As for WCPN, I can't imagine why it was nearly alone among local radio stations in being without back-up power. The million dollars-plus challenge grant that Peter B. Lewis has given the station has gone to good use recently, helping the station's long-mediocre news operation pick it up a notch (our Coolio Clevelander Tom Mulready sounded like a veteran radio DJ during a WCPN appearance last week, with the pipes of a younger Walter Cronkite). And the great job that they would have undoubtedly done during the blackout would have only solidified their growing position as Cleveland's electronic hearth, or audio town hall. But they never got the chance. A pity...
A Few More Scattered Blackout-Related Observations
. I think the PD hurt itself by choosing to go with only half a news hole on its abbreviated next-morning edition. For reasons only publisher Alex Machaskee can say, it offered up five pages of so-so coverage and five pages of ads. It reminded me of the famous case study of the New York newspaper competition: During the paper rationing accompanying World War II, the NY Times was alone among the dozen or so papers there at the time in reducing the space for advertising. While a difficult financial decision in the short term, in the long term it was considered one of the prime reasons that the Times emerged as the strongest competitors. Having chosen the public good when push came to shove and it meant losing some money, it also served to hook a loyal readership that rebounded to its long-term benefit. Couldn't the Newhouses have forgone just a single day of ad revenues in the face of this historic crisis, even though they no longer have to worry about competition?
Motor City Pillar of Calm
. I also came away charmed in a couple of ways by watching repeated TV clips of Detroit Mayor Kwame Kilpatrick (what a name combination!), who calmly took control of the situation from behind a podium in a way that our Jane Campbell, who looked rattled and high-strung, so clearly did not (and her ridiculous strategy to have her clueless press secretary try to dictate coverage may have just gone from momentary embarrassment to full-fledged disaster, with Sam Fulwood's PD story now gone national via a prominent link on the national media's favorite site, Romanesko Media News
, complete with a photo of Jane--guaranteed to draw even more attention since few entries carry a photo of any kind. Romanesko, you should know, is widely credited with infusing oxygen into the NYT Jayson Blair story, keeping it alive as a national story for weeks. Jane may have to put off her plans to run for governor for awhile). Anyway, to my delight, I noticed that Mayor Kilpatrick also appeared to be wearing a small earing in his left ear lobe, surely making him the first male mayor of a major American city to be so adorned. I made sure I pointed that out to my oldest son, who's been taking some serious abuse from the parents of some of his friends over a similar decision. See, Michael, you've got some defensive ammunition now...

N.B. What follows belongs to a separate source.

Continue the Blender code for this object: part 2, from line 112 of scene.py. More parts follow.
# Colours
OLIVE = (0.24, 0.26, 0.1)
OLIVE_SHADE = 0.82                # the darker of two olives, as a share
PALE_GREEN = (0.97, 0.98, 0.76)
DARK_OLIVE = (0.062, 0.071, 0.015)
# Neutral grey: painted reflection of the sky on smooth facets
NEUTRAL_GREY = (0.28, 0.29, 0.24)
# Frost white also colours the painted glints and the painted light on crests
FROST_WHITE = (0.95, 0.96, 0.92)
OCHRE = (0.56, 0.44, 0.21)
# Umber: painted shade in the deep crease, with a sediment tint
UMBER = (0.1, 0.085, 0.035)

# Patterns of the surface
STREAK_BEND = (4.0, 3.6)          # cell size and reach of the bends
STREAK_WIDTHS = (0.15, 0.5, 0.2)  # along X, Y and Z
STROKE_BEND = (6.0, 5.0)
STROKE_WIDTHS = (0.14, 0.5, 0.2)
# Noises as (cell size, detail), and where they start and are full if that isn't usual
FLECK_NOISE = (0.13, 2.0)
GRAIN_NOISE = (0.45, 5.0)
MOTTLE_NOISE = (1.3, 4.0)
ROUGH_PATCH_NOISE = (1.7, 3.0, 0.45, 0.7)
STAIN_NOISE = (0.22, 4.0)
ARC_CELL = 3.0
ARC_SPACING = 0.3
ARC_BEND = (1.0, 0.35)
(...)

And speaking of my beloved Michael
, who starts his high school career this week at St. Ignatius
(whose well-stocked website is maintained by our friend Mark Geyman
), he has decided in recent weeks to join the ranks of bloggers, with the debut of his weblog
, devoted to all things basketball (the name of it, KingE23, is a reference to the sainted Lebron). To release his adolescent angst, I've encouraged him to write and articulate in any medium with which he's comfortable, which led to one especially memorable rant against his parents, in the medium of rap lyrics (which I'll of course keep private--but trust me, it was pretty interesting). So the blog is merely his most recent venture into those waters, which I hope will be a lifelong progression in using language. In just four blog entries, he has already done a couple of interesting things: posted from a remote location (while at hoops camp with his cousin on the west coast), and gone collaborative, by letting his buddy Tyler write the most recent posting. Good luck on your writing, Michael. Maybe in a couple of years we'll see if you'd like to get involved in this cool news collaborative
for and by young 'uns, begun by a visionary 25-year-old BBC reporter as a way for fledgling reporters to gather some quality clips.

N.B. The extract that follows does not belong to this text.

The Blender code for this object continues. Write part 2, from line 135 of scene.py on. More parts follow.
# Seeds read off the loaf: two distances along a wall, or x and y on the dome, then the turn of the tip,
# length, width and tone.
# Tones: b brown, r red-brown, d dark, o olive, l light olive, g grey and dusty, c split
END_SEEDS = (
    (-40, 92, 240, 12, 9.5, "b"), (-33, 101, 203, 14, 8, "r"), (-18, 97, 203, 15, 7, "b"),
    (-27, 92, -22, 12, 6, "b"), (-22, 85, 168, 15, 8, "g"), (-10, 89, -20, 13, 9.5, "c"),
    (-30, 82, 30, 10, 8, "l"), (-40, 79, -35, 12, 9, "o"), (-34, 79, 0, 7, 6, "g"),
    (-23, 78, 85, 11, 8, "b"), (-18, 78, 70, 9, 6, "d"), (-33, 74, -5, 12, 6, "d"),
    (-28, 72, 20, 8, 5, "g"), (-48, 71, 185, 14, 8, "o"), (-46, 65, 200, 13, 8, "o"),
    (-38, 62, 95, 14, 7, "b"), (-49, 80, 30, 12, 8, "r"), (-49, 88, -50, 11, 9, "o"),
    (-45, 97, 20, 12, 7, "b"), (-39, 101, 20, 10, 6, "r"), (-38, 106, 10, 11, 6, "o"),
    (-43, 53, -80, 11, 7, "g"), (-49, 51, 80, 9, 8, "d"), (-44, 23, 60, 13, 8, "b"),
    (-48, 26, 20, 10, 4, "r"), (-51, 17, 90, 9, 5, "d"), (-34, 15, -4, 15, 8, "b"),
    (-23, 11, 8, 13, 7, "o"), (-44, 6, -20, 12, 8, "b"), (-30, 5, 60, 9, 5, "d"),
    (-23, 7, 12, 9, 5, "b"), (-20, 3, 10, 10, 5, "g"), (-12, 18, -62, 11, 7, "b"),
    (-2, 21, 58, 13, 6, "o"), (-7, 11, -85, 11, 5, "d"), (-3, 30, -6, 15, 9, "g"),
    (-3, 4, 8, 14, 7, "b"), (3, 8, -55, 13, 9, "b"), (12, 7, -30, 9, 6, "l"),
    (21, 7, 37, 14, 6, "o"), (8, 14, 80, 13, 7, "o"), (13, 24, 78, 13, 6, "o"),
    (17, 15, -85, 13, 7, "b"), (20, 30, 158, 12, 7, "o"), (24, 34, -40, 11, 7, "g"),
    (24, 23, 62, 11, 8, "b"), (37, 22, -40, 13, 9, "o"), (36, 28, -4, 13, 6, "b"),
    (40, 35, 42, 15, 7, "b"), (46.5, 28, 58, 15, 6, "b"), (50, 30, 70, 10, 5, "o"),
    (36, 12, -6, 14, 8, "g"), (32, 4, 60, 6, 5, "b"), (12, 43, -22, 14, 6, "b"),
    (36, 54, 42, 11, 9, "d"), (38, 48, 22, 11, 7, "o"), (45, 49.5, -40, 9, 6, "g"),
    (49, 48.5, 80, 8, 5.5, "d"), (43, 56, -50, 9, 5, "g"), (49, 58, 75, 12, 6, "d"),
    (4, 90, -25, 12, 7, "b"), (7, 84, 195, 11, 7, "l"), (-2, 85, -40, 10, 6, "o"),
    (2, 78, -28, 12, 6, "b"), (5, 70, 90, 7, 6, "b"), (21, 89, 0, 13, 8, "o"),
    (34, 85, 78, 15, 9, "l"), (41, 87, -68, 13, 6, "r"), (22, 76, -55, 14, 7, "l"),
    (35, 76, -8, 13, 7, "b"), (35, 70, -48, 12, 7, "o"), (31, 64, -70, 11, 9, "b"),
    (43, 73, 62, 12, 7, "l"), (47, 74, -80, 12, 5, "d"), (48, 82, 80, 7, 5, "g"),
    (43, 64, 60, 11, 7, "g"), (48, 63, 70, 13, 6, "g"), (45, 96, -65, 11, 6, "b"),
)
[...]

It seems National City's long-awaited refresh
of its massive website
has been postponed due to the blackout, which strikes me as a pretty good excuse. It was due to debut on August 15th, or Day 2 of the blackout, but thus far hasn't yet arrived. I'd guess we can look for it sometime this week, though. It was on this giant project (it can now be told) that I labored fulltime as an outside resource during all of May and into June. So I'm rather looking forward to the unveiling.

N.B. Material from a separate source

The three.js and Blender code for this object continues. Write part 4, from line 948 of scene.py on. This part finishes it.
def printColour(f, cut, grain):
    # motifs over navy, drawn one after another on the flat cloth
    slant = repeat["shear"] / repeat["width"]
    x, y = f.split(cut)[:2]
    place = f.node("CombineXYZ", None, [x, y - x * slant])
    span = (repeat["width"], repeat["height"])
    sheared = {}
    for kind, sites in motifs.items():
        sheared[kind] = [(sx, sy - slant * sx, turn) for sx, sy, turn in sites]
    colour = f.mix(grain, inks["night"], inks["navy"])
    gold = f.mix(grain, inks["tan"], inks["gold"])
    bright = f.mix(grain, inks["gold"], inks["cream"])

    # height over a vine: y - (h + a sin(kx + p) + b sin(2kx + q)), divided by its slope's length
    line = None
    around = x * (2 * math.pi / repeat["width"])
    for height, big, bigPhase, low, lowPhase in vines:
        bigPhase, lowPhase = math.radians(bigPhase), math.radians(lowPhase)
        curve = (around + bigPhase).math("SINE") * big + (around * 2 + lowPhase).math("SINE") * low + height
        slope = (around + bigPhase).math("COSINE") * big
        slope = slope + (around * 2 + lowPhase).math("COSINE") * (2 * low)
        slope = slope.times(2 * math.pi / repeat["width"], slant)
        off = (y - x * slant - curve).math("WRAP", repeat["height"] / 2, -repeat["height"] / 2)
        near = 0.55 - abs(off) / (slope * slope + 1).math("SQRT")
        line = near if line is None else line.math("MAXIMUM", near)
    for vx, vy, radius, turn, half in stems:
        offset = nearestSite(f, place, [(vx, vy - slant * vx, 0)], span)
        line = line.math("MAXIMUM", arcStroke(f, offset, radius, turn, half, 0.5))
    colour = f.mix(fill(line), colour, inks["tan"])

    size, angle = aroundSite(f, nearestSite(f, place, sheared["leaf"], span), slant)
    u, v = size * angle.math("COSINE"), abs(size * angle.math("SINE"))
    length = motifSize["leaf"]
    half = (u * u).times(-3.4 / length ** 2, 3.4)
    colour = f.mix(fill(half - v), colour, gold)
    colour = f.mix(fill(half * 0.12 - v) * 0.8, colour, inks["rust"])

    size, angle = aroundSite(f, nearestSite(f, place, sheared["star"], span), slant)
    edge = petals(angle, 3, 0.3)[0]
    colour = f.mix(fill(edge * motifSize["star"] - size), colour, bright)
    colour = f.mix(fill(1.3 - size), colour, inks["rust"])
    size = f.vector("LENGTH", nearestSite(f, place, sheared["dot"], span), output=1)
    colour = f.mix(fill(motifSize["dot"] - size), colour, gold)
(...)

. I know George W. wasn't trying to be funny, but he again came away with the howler of the day/week/year, with this ridiculous bit of blackout-related BS: "I view it as a wake-up call. I've been very worried that our infrastructure is old." Is there a living, breathing person who believes that he's been worried about infrastructure of any type? The Prez seems to outdo himself each day in the lengths to which he will go to lie to us. Which is why we all need to join together in the solemn task of sending One-Term George off to a well-deserved early retirement...
And finally, congrats to our George Nemeth
on his appearance in today's New York Times
. Goes to show you that it pays to put your phone number on your blog. I also got an email from the Times's Amy Harmon Saturday morning (I only have my email address above, not phone #), but couldn't get back to her before her deadline. Still, it was nice to be stumbled upon by the NYT, presumably via Google. And even nicer to see George's comments (though it would have been nicer if they'd have published his URL).